More than 70% of fashion companies admit new products arrive on the market too slowly

More than 70% of fashion companies admit new products arrive on the market too slowly

Fashion firms are continuing to wrestle with the challenges of taking decisions quickly and meeting deadlines – and admit they are struggling to speed their go-to-market processes to keep up with fast-moving consumer buying behaviour.

Digital and social media mean today's shoppers discover trends on social media, buy clothes using their smartphones – and expect to have the latest pieces delivered almost instantly to their door.

Yet barely any traditional fashion producers are managing to keep up with this particular trend, according to a new study from management consultant McKinsey.

Its research finds only the best have organised their processes so it takes a maximum of seven months from designing the collection for the clothes to reach (online) stores (go-to-market).

The go-to-market process is key to how well the goods sell: the faster that on-trend clothing reaches consumers, the more pieces can be sold at full price. As such, 98% of experts in the fashion industry are now making it their top priority to improve go-to-market processes.

However, 92% of those surveyed at major fashion companies also reported that they face challenges with taking decisions quickly and meeting deadlines.

More than 70% of fashion companies admit they are fully to blame for the fact that new products arrive on the market too slowly, as well as for their distinct lack of the requisite digital tools and skills. Other challenges include robust planning and reliable trend forecasts.

These are the key findings in the study 'Measuring the fashion world,' which interviewed managing directors, chief supply chain officers, and chief merchandising officers around the world who are responsible for go-to-market processes and for a total US$110bn in revenue.

Speed lowers the risk of "misses"

"Speed is so vital to the go-to-market process because it cuts the risk of offering up the wrong products or possibly even neglecting a trend completely, which can lead to poor sales and more markdowns," says Achim Berg, a senior partner at McKinsey and fashion industry expert.

The less time that passes between planning and development and delivery, the lower the risk of wrongly predicting consumers' wishes and bringing the wrong product to market. An efficient go-to-market process allows for rapid responses to trends that emerge mid-season, followed by appropriate production or repeat runs.

"'Time is money' in the fashion industry since the longer go-to-market processes mean that employees at fashion companies are working on different collections at the same time, which creates inefficiencies."

Vertical companies (that is, those with no wholesale arm) are 36% faster than their competitors: they need just 28 weeks – not 44 – to get from sketch to store. Above all, non-wholesale providers are faster in the design and development phase. On average they take less than half the typical time: 11 weeks rather than 24.

One reason for processes being slower at companies that sell to wholesale is the extra coordination processes that exist with their various business partners.

Comparing speeds in the two price segments, it's clear that affordable luxury fashion and premium goods have a slower journey to market (46 weeks) than products in the middle price category (35 weeks). Producers of low-cost and discount fashion only need 27 weeks, and are especially fast during the design phase, which they complete in just one week.
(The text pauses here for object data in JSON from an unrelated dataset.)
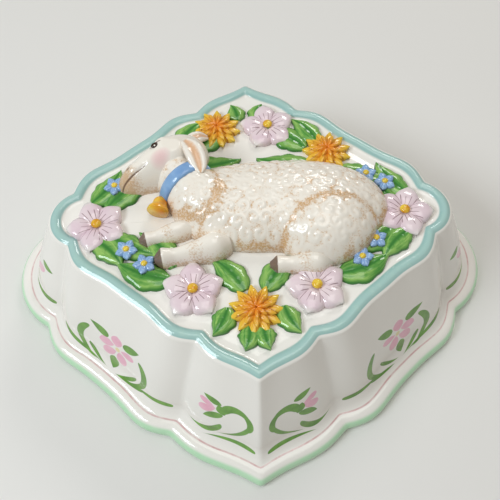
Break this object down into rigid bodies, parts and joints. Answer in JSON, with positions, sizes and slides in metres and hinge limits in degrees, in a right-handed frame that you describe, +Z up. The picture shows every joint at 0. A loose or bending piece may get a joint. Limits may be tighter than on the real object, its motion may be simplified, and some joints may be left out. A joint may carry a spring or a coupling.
{
  "type": "jelly mould",
  "caption": "Hollow bracket-shaped ceramic jelly mould on a rolled foot, open below, with a resting lamb in a wreath of leaves and blossoms in relief on its top.",
  "frame": {"origin": "centre of the underside of the foot, on the surface that the mould stands on", "axes": "+Z up, out of the relief; +X along the long diagonal through the two round lobes, towards the lamb's rump; +Y along the short diagonal, towards the lamb's back"},
  "size_m": [0.24, 0.22, 0.0773],
  "materials": {
    "body_glaze": "glossy white glaze with painted bands and sprays",
    "fleece_glaze": "glossy cream glaze shaded with tan stipple",
    "leaf_glaze": "glossy green underglaze colour, dark at the edges",
    "pink_glaze": "glossy pale pink underglaze colour with fine veins",
    "yellow_glaze": "glossy yellow underglaze colour",
    "orange_glaze": "glossy orange and yellow underglaze colour",
    "blue_glaze": "glossy pale blue underglaze colour"
  },
  "bodies": {
    "root": {"mould_shell": "body_glaze", "lamb_body": "fleece_glaze", "lamb_head": "fleece_glaze", "lamb_near_ear": "fleece_glaze", "lamb_far_ear": "fleece_glaze", "lamb_near_foreleg": "fleece_glaze", "lamb_far_foreleg": "fleece_glaze", "lamb_hind_foot": "fleece_glaze", "lamb_tail": "fleece_glaze", "neck_band": "blue_glaze", "neck_bell": "yellow_glaze", "daisies": "pink_glaze", "daisy_eyes": "yellow_glaze", "marigolds": "orange_glaze", "forget_me_nots": "blue_glaze", "leaves_front_right": "leaf_glaze", "leaves_front_left": "leaf_glaze", "leaves_back_right": "leaf_glaze", "leaves_back_left": "leaf_glaze"}
  },
  "joints": []
}
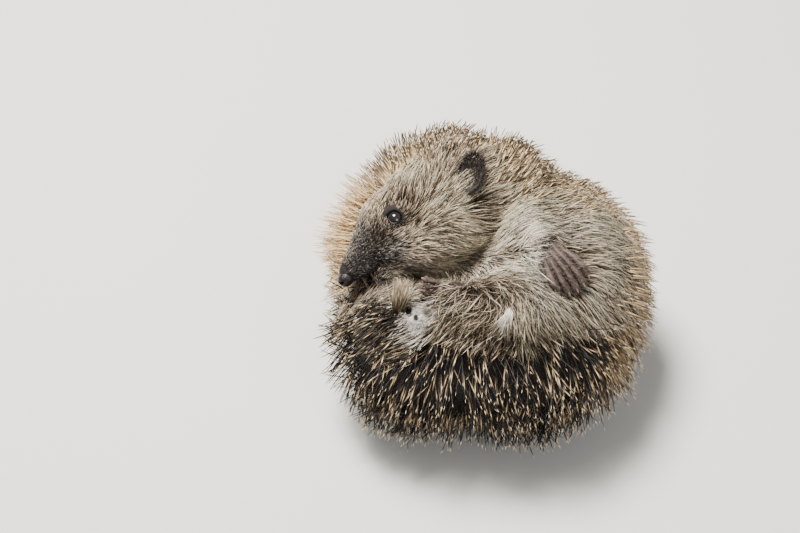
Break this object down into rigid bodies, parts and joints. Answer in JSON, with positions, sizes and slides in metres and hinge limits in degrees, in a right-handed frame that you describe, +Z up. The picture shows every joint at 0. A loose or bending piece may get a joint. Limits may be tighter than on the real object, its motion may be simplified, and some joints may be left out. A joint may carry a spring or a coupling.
{
  "type": "curled hedgehog model",
  "caption": "Life-size still model of a young European hedgehog loosely curled on its right side, face, feet and belly showing inside a ring of spines.",
  "frame": {"origin": "on the floor under the middle of the object's box", "axes": "+Z up from the floor, -Y towards the side where belly and face show, nose towards -X"},
  "size_m": [0.1158, 0.106, 0.0834],
  "materials": {
    "spines": "dense stiff spines, cream with a dark band",
    "fur": "coarse grey-brown fur with pale tips",
    "skin": "grey-brown bare skin",
    "nose": "moist black",
    "eye": "polished black"
  },
  "bodies": {
    "root": {"shoulders": "spines", "back": "spines", "rump": "spines", "neck": "fur", "head": "fur", "lower_jaw": "fur", "nose": "nose", "eye_left": "eye", "eye_right": "eye", "ear_left": "skin", "ear_right": "skin", "foreleg_left": "fur", "forefoot_left": "skin", "foreleg_right": "fur", "forefoot_right": "skin", "hindleg_left": "fur", "hindfoot_left": "skin", "hindfoot_right": "skin", "tail": "skin"}
  },
  "joints": []
}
"These differences are not that surprising given that companies in the lower price segment often adopt a fashion-follower approach, meaning they are quick to reproduce successful designs and sell them at very low prices in their own stores," says Miriam Heyn, McKinsey partner and study author.

The segmentation trend

Today's fashion companies often take a segmented approach to manufacturing their products. These so-called "tracks" pursue different objectives or define specific business models:

  • The seasonal collection process. The fundamental business model in most companies, where products for a specific season are developed at a regular speed. This track produces three-quarters of products.
  • Read and react. In-season replenishment allows companies to quickly order repeat runs of pieces that are selling well.
  • Fast track. Companies can respond quickly to trends they have missed and have the chance to design and manufacture new products.
  • Never out of stock (NOOS). Core products that are available over longer timeframes.

Around half of those surveyed had not yet established "read and react" or "fast track" concepts. Nevertheless, 90% of respondents believe that using the other tracks would have a positive impact on their company's performance. "The trend is clearly heading toward segmentation in product creation, because it's not always worth being fast for every product," says Felix Rölkens, the study's co-author.

To speed up the go-to-market processes that are so essential to sales, companies need to rely more heavily on digitisation and analytics. Digital tools can improve the customer experience, brand strength, process efficiency, financial performance, and every single step in the go-to-market process. "The future of the fashion industry lies in the fusion of the designer's ideas and analytical science," adds Heyn.